### GOAL
Print exactly those lines that run from the beginning of the data to the line bearing "return m, nt, b", inclusive.

[Scripts that build objects]
______

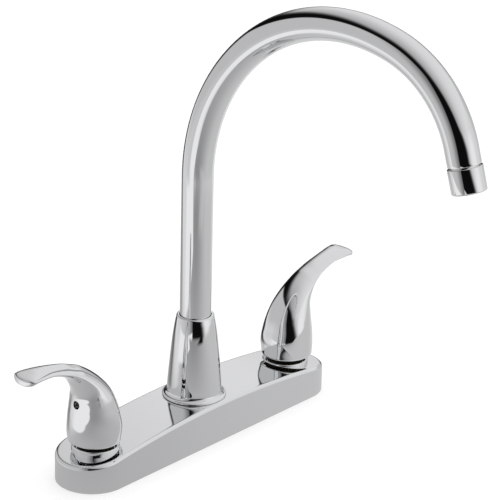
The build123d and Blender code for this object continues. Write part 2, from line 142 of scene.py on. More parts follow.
def crown(x):
    return CROWN_TOP - CROWN_R + math.sqrt(CROWN_R**2 - x * x)


# ------------------------------------------------------------------ materials
def material(name, base, metallic, rough):
    m = bpy.data.materials.new(name)
    m.use_nodes = True
    nt = m.node_tree
    b = nt.nodes["Principled BSDF"]
    b.inputs["Base Color"].default_value = (*base, 1)
    b.inputs["Metallic"].default_value = metallic
    b.inputs["Roughness"].default_value = rough
    return m, nt, b


def add(nt, kind, **values):
    n = nt.nodes.new(kind)
    for k, v in values.items():
        if k in n.inputs.keys():
            n.inputs[k].default_value = v
        else:
            setattr(n, k, v)
    return n


def coords(nt):
    return add(nt, "ShaderNodeTexCoord").outputs["Object"]


def ramp(nt, source, stops):
    r = add(nt, "ShaderNodeValToRGB")
    while len(r.color_ramp.elements) < len(stops):
        r.color_ramp.elements.new(0.5)
    for e, (p, c) in zip(r.color_ramp.elements, stops):
        e.position, e.color = p, (*c, 1)
    nt.links.new(source, r.inputs["Fac"])
    return r.outputs["Color"]


def remap(nt, source, lo, hi):
    r = add(nt, "ShaderNodeMapRange")
    r.inputs["To Min"].default_value, r.inputs["To Max"].default_value = lo, hi
    nt.links.new(source, r.inputs["Value"])
    return r.outputs["Result"]


def noise(nt, where, scale, detail=3.0, rough=0.5):
    n = add(nt, "ShaderNodeTexNoise")
    n.inputs["Scale"].default_value, n.inputs["Detail"].default_value = scale, detail
    n.inputs["Roughness"].default_value = rough
    nt.links.new(where, n.inputs["Vector"])
    return n.outputs["Fac"]


def bump(nt, b, height, strength, distance):
    n = add(nt, "ShaderNodeBump")
    n.inputs["Strength"].default_value, n.inputs["Distance"].default_value = strength, distance
    nt.links.new(height, n.inputs["Height"])
    nt.links.new(n.outputs["Normal"], b.inputs["Normal"])


def chrome(name, base=(0.87, 0.875, 0.885), rough=(0.02, 0.05), wave=0.0, wave_scale=60.0):
    """Polished chrome plate: faint polishing haze in the roughness, and on castings a slight waviness."""
    m, nt, b = material(name, base, 1.0, rough[0])
    where = coords(nt)
    haze = noise(nt, where, 38.0, 4.0, 0.6)
    nt.links.new(remap(nt, haze, *rough), b.inputs["Roughness"])
    tone = noise(nt, where, 11.0, 2.0, 0.5)
    lo = tuple(c * 0.985 for c in base)
    nt.links.new(ramp(nt, tone, [(0.3, lo), (0.7, base)]), b.inputs["Base Color"])
    if wave:
        bump(nt, b, noise(nt, where, wave_scale, 1.0, 0.4), wave, 0.001)
    return m


def metal(name, dark, light, rough=(0.22, 0.38), grain=900.0):
    """Machined metal with turning marks and slight tarnish."""
    m, nt, b = material(name, light, 1.0, rough[0])
    where = coords(nt)
    tarnish = noise(nt, where, 70.0, 5.0, 0.6)
    nt.links.new(ramp(nt, tarnish, [(0.3, dark), (0.65, light)]), b.inputs["Base Color"])
    nt.links.new(remap(nt, tarnish, rough[1], rough[0]), b.inputs["Roughness"])
    w = add(nt, "ShaderNodeTexWave", wave_type="BANDS", bands_direction="Z")
    w.inputs["Scale"].default_value, w.inputs["Distortion"].default_value = grain, 1.0
    nt.links.new(where, w.inputs["Vector"])
    bump(nt, b, w.outputs["Fac"], 0.15, 0.00005)
    return m


def plastic(name, dark, light, rough=(0.35, 0.5), texture=1500.0, strength=0.25):
    """Moulded plastic with a fine spark-eroded texture and mottled tone."""
    m, nt, b = material(name, light, 0.0, rough[0])
    where = coords(nt)
    fine = noise(nt, where, texture, 3.0, 0.6)
    tone = noise(nt, where, 35.0, 3.0, 0.5)
    nt.links.new(ramp(nt, tone, [(0.35, dark), (0.65, light)]), b.inputs["Base Color"])
    nt.links.new(remap(nt, fine, *rough), b.inputs["Roughness"])
    bump(nt, b, fine, strength, 0.0001)
    return m


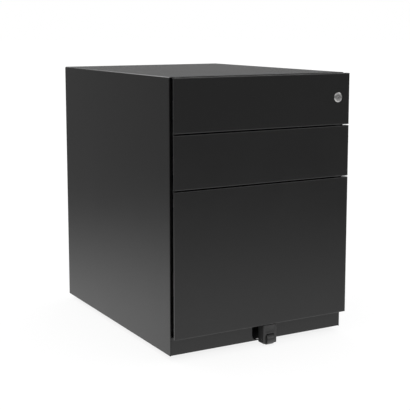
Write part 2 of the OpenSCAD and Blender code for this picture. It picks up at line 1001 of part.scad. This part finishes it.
castor_fork(rear_left);  // rear_left_fork
castor_axle(rear_left);  // rear_left_axle
castor_wheel(rear_left);  // rear_left_wheel
castor_fork(rear_right);  // rear_right_fork
castor_axle(rear_right);  // rear_right_axle
castor_wheel(rear_right);  // rear_right_wheel
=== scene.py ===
"""Studio scene of the mobile filing pedestal, built around its CAD model."""
import math

import bmesh
import bpy
from mathutils import Euler, Matrix, Vector


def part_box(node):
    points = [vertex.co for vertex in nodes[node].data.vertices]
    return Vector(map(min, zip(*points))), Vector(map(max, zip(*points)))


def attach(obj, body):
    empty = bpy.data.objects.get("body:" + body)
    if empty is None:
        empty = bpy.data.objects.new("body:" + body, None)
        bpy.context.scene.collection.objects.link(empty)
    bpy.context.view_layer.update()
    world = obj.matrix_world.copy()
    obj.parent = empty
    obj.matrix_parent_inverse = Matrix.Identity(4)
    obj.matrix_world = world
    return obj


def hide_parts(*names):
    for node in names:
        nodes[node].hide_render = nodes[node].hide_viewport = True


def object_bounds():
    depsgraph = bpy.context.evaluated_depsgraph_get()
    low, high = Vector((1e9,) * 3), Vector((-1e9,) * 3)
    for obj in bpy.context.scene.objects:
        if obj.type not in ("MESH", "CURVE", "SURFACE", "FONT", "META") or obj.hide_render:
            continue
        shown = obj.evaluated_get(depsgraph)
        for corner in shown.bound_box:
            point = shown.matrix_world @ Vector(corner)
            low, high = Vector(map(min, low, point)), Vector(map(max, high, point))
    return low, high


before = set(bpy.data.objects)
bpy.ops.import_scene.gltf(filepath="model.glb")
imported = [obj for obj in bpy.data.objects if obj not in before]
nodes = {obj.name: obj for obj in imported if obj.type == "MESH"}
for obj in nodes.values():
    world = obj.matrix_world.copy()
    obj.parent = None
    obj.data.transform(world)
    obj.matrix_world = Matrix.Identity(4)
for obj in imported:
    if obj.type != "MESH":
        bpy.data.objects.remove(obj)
cad_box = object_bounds()
scene = bpy.context.scene


# ---------------------------------------------------------------- materials
class Shader:
    """A material's node tree with one Principled shader."""

    def __init__(self, name):
        self.material = bpy.data.materials.new(name)
        self.material.use_nodes = True
        self.tree = self.material.node_tree
        self.principled = self.tree.nodes["Principled BSDF"]
        self.coords = self.node("ShaderNodeTexCoord").outputs["Object"]

    def node(self, kind, **values):
        made = self.tree.nodes.new(kind)
        for key, value in values.items():
            if key in made.inputs:
                made.inputs[key].default_value = value
            else:
                setattr(made, key, value)
        return made

    def link(self, source, target):
        self.tree.links.new(source, target)

    def set(self, **values):
        for key, value in values.items():
            self.principled.inputs[key.replace("_", " ")].default_value = value

    def noise(self, scale, detail=2.0, roughness=0.5):
        made = self.node("ShaderNodeTexNoise", Scale=scale, Detail=detail,
                         Roughness=roughness)
        self.link(self.coords, made.inputs["Vector"])
        return made.outputs["Fac"]

    def ramp(self, source, low, high, out_low, out_high):
        made = self.node("ShaderNodeMapRange")
        for key, value in (("From Min", low), ("From Max", high),
                           ("To Min", out_low), ("To Max", out_high)):
            made.inputs[key].default_value = value
        self.link(source, made.inputs["Value"])
        return made.outputs["Result"]

    def curve(self, source, steps):
        """Turns -1 to 1 into the heights of a line through the steps."""
        top = max(height for _, height in steps)
        made = self.node("ShaderNodeValToRGB")
        stops = made.color_ramp.elements
        for k, (place, height) in enumerate(steps):
            stop = stops[k] if k < 2 else stops.new(1.0)
            stop.position = 0.5 + 0.5 * place
            stop.color = (height / top,) * 3 + (1,)
        self.link(self.ramp(source, -1, 1, 0, 1), made.inputs["Fac"])
        scaled = self.node("ShaderNodeMath", operation="MULTIPLY")
        self.link(made.outputs["Color"], scaled.inputs[0])
        scaled.inputs[1].default_value = top
        return scaled.outputs[0]

    def tint(self, source, dark, light):
        made = self.node("ShaderNodeValToRGB")
        made.color_ramp.elements[0].color = (*dark, 1)
        made.color_ramp.elements[1].color = (*light, 1)
        made.color_ramp.elements[0].position = 0.35
        made.color_ramp.elements[1].position = 0.65
        self.link(source, made.inputs["Fac"])
        return made.outputs["Color"]

    def bump(self, source, distance, strength=1.0, below=None):
        made = self.node("ShaderNodeBump", Distance=distance, Strength=strength)
        self.link(source, made.inputs["Height"])
        if below is not None:
            self.link(below, made.inputs["Normal"])
        return made.outputs["Normal"]


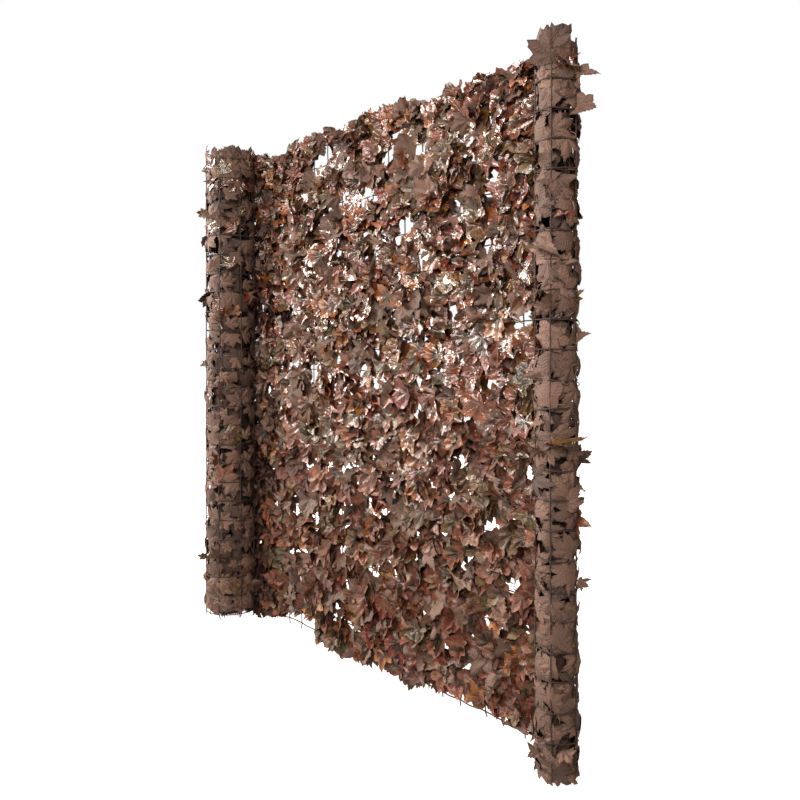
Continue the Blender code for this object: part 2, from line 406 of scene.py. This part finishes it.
def hang_blade(where, spin, lift, roll, length, floor, ceiling, *shape):
    """One leaf on the net: its stalk end at (reach, height, depth) where."""
    flat, points = shaped_blade(length, *shape)
    place = points @ turned(spin, lift, roll).T + np.array(where)
    place[:, 2] = loose(place[:, 2], floor, ceiling)
    return flat, place


def between(place, lowest, highest):
    """Slides a blade up or down the net until it ends inside the ragged edges."""
    place[:, 1] -= max(0, (place[:, 1] - highest).max())
    place[:, 1] += max(0, (lowest - place[:, 1]).max())
    return place


def finish_blade(flat, world, painted_shade=False):
    """Front and back faces of the cloth, a hair apart inside the edge and meeting on it."""
    a, b, c = (world[front_faces[:, corner]] for corner in range(3))
    normals = np.zeros_like(world)
    for corner in range(3):
        np.add.at(normals, front_faces[:, corner], np.cross(b - a, c - a))
    normals /= np.linalg.norm(normals, axis=1)[:, None] + 1e-12
    half = normals[:inner_count] * CLOTH / 2
    inner, rim = world[:inner_count], world[inner_count:]
    points = np.concatenate([inner + half, rim, inner - half])
    points[:, 2] = np.maximum(points[:, 2], FLOOR_CLEAR)
    shade, tint = dice.uniform(size=2)
    # Painted shade: a leaf in a shaded pocket or deep inside a roll gets the darkest print and cloth tones.
    if painted_shade:
        shade, tint = 0.06 * shade, 0.42
    return Blade(points, flat, shade, tint)


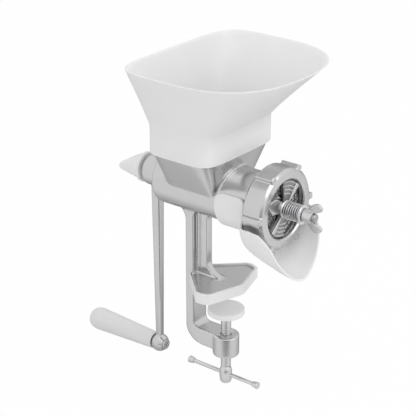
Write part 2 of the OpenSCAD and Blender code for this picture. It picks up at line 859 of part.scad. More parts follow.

______

### PROBLEM SOLUTION
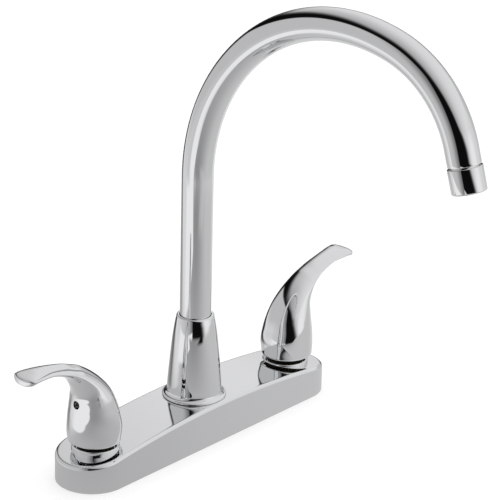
The build123d and Blender code for this object continues. Write part 2, from line 142 of scene.py on. More parts follow.
def crown(x):
    return CROWN_TOP - CROWN_R + math.sqrt(CROWN_R**2 - x * x)


# ------------------------------------------------------------------ materials
def material(name, base, metallic, rough):
    m = bpy.data.materials.new(name)
    m.use_nodes = True
    nt = m.node_tree
    b = nt.nodes["Principled BSDF"]
    b.inputs["Base Color"].default_value = (*base, 1)
    b.inputs["Metallic"].default_value = metallic
    b.inputs["Roughness"].default_value = rough
    return m, nt, b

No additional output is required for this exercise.